■ WHAT NEEDS TO BE DONE
Collect all the lines that mention the word "each".

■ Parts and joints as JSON
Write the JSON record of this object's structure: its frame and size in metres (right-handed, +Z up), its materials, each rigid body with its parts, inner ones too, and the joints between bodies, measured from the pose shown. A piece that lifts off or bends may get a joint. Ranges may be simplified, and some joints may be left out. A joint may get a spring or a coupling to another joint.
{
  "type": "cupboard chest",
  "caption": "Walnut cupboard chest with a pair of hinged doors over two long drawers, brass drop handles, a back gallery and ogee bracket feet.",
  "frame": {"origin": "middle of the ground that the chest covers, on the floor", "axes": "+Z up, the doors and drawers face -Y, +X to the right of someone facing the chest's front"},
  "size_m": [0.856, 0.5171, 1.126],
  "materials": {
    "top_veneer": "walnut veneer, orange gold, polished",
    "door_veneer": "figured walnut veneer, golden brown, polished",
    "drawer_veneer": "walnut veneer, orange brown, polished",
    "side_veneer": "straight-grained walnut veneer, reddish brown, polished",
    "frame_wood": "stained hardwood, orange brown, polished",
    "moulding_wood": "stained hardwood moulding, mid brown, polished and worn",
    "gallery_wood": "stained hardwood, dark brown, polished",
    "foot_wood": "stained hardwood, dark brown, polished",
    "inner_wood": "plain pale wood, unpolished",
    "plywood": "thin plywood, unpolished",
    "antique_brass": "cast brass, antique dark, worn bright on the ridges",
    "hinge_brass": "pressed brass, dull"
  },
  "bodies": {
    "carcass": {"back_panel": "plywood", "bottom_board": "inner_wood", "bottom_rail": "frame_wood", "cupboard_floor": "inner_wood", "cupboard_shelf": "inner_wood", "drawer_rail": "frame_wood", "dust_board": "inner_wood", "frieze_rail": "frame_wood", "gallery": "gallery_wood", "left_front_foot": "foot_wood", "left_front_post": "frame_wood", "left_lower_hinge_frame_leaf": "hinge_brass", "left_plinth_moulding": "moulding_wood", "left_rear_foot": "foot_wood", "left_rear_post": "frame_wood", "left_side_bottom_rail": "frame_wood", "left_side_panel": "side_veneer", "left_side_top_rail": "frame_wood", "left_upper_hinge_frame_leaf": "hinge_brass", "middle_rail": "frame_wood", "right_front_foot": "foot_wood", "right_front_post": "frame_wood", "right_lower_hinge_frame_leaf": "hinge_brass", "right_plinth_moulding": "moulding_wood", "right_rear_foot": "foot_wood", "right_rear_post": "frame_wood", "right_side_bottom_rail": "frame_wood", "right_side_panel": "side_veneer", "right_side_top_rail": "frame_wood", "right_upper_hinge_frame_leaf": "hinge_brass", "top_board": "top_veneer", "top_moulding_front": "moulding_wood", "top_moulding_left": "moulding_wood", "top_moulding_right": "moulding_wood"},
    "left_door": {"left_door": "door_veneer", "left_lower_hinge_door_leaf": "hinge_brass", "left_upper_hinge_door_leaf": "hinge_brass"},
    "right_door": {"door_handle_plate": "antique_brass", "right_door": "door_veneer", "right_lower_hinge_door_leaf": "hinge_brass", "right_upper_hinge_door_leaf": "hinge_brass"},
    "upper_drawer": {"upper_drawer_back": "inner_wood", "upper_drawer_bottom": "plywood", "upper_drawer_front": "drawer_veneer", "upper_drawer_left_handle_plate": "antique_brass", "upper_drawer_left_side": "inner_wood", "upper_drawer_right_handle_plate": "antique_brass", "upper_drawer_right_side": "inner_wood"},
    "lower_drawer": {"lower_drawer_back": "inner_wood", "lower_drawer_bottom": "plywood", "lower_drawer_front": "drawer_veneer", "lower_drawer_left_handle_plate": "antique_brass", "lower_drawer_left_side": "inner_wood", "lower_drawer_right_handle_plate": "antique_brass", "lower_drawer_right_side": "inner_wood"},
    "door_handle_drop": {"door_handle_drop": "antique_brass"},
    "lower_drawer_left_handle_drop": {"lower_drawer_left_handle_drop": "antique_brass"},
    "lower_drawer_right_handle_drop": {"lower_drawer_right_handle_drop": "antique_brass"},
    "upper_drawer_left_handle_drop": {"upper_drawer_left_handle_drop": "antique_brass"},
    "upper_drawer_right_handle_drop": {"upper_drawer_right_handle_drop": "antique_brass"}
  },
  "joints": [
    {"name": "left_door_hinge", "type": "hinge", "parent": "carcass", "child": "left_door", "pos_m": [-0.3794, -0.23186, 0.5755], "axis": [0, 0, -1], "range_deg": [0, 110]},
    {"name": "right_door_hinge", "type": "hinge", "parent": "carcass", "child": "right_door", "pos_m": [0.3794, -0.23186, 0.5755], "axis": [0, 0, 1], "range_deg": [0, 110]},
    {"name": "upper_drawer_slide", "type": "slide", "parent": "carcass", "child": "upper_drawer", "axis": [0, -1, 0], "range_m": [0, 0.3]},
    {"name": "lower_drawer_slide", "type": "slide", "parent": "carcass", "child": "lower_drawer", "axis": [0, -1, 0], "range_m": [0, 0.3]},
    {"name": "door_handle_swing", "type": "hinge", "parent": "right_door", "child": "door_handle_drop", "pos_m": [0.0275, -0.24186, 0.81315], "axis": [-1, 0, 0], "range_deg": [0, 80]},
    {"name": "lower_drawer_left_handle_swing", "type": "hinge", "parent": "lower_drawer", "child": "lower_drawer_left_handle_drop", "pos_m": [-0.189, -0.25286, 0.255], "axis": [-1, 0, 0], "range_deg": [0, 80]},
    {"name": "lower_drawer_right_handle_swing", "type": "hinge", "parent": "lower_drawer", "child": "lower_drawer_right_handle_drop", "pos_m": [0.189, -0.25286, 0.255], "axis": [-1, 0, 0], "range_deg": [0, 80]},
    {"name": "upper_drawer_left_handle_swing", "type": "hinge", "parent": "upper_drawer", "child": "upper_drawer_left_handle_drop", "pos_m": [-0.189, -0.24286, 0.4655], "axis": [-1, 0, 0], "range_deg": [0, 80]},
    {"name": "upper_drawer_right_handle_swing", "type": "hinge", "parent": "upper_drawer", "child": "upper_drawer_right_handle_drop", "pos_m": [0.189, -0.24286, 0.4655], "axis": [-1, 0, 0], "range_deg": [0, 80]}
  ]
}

...

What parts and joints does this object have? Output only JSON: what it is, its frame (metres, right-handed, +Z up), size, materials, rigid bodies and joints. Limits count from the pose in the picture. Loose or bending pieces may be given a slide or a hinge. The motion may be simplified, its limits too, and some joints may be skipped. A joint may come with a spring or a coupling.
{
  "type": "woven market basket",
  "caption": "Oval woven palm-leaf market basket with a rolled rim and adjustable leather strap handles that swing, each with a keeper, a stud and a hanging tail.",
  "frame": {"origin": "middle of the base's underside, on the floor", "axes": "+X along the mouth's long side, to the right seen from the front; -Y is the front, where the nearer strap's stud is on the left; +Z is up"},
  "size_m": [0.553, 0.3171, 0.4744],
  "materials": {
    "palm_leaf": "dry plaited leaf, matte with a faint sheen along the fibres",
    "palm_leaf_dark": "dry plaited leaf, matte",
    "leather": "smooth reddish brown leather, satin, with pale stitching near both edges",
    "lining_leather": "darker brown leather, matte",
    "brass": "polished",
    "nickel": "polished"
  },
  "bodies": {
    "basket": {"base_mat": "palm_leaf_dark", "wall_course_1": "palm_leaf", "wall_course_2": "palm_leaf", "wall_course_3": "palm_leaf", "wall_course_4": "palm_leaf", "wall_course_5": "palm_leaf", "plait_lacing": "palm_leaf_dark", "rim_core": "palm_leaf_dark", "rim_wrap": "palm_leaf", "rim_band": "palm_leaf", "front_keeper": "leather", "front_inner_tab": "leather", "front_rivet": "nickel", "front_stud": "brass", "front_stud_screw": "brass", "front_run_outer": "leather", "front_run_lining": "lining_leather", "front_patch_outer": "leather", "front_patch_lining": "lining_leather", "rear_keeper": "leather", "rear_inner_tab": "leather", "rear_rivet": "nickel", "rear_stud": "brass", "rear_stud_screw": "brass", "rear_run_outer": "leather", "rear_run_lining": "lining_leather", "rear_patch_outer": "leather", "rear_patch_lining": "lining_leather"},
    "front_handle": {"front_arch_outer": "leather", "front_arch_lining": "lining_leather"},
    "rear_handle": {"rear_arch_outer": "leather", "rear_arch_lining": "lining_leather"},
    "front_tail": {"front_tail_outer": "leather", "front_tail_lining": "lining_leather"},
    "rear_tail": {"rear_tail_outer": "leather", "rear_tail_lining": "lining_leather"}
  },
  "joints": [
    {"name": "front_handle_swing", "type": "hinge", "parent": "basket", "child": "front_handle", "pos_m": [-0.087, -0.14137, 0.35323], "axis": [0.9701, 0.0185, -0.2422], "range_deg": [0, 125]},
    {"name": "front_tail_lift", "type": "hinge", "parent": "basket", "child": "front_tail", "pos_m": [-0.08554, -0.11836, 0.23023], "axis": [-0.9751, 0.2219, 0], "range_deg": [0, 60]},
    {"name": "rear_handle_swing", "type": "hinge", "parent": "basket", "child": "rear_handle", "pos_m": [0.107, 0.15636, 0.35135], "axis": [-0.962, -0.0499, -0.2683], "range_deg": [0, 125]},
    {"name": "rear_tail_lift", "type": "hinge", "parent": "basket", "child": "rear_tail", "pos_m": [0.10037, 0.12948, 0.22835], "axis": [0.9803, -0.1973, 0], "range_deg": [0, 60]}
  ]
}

■ OUTPUT
Write the JSON record of this object's structure: its frame and size in metres (right-handed, +Z up), its materials, each rigid body with its parts, inner ones too, and the joints between bodies, measured from the pose shown. A piece that lifts off or bends may get a joint. Ranges may be simplified, and some joints may be left out. A joint may get a spring or a coupling to another joint.
  "caption": "Oval woven palm-leaf market basket with a rolled rim and adjustable leather strap handles that swing, each with a keeper, a stud and a hanging tail.",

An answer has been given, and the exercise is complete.